*** Source excerpt ***

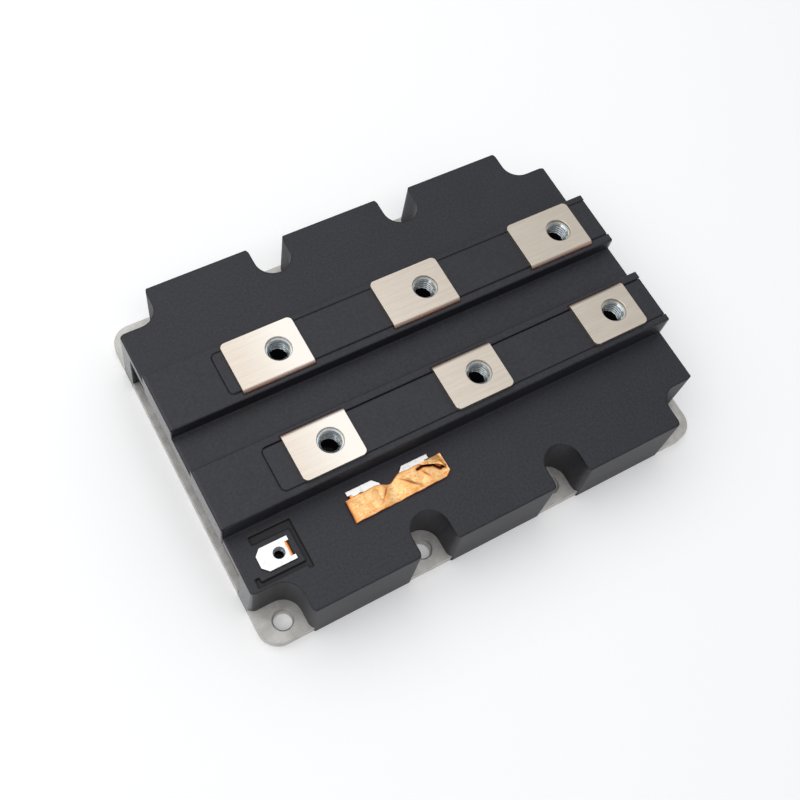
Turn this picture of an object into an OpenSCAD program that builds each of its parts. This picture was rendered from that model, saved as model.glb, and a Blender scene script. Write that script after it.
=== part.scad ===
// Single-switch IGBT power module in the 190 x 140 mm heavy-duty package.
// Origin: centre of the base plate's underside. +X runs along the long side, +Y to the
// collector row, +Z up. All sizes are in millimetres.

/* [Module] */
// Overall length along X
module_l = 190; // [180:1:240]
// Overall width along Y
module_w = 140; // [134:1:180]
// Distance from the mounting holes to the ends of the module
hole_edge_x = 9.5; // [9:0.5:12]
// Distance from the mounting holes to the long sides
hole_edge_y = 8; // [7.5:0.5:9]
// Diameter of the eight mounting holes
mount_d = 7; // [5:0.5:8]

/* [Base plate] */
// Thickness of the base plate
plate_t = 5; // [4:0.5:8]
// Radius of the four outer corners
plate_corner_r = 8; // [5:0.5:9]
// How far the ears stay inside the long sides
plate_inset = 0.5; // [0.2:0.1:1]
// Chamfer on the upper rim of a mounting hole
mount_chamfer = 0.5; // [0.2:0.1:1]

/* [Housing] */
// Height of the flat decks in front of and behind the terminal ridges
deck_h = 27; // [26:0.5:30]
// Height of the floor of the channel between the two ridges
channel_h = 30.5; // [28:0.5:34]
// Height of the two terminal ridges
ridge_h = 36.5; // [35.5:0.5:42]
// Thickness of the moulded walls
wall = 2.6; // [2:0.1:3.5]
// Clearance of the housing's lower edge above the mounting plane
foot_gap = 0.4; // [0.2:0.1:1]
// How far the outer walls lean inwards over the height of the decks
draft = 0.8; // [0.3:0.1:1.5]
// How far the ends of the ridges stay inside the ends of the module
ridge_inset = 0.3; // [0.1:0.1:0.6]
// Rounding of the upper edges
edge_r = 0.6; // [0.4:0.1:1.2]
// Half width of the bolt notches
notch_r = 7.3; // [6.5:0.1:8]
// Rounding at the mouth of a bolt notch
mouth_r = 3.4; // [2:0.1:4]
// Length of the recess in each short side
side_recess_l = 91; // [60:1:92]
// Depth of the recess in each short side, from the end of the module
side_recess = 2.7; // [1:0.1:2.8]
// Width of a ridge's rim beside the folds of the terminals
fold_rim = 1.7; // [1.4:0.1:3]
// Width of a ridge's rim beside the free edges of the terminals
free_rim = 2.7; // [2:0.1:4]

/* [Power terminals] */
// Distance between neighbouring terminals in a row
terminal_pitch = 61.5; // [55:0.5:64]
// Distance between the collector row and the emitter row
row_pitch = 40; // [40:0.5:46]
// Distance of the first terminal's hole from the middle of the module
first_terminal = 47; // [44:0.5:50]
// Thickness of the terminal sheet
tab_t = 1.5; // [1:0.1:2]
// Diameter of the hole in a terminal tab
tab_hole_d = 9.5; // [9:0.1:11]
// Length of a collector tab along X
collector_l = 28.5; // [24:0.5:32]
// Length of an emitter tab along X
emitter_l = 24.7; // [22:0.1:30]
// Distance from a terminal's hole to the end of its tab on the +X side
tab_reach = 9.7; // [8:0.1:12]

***

Brief
What you return should be the lines from the start of the data through the line with "are in millimetres.", quoted exactly and nothing more.

Correct result
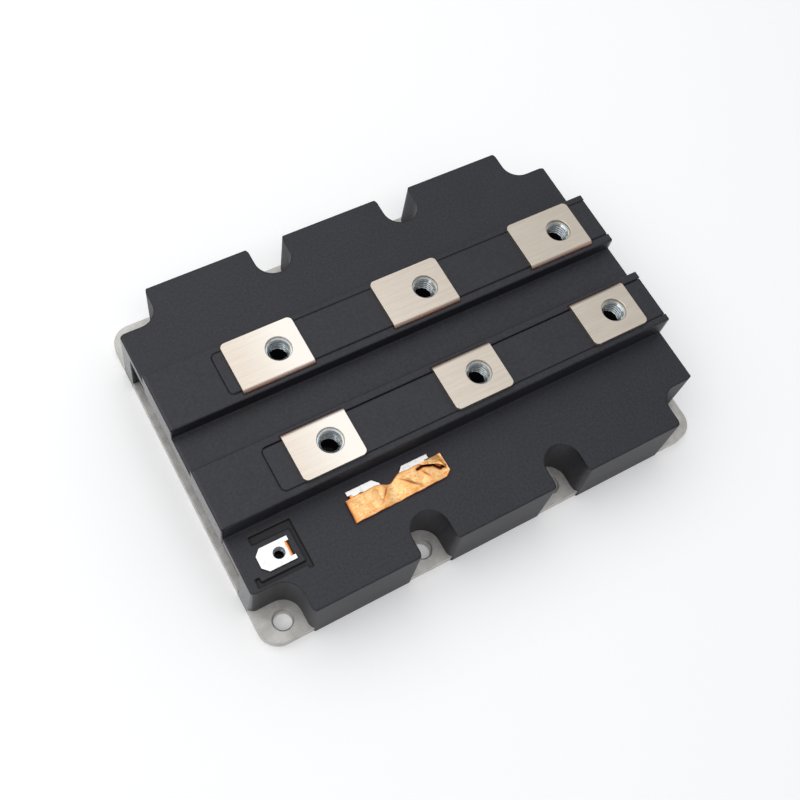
Turn this picture of an object into an OpenSCAD program that builds each of its parts. This picture was rendered from that model, saved as model.glb, and a Blender scene script. Write that script after it.
=== part.scad ===
// Single-switch IGBT power module in the 190 x 140 mm heavy-duty package.
// Origin: centre of the base plate's underside. +X runs along the long side, +Y to the
// collector row, +Z up. All sizes are in millimetres.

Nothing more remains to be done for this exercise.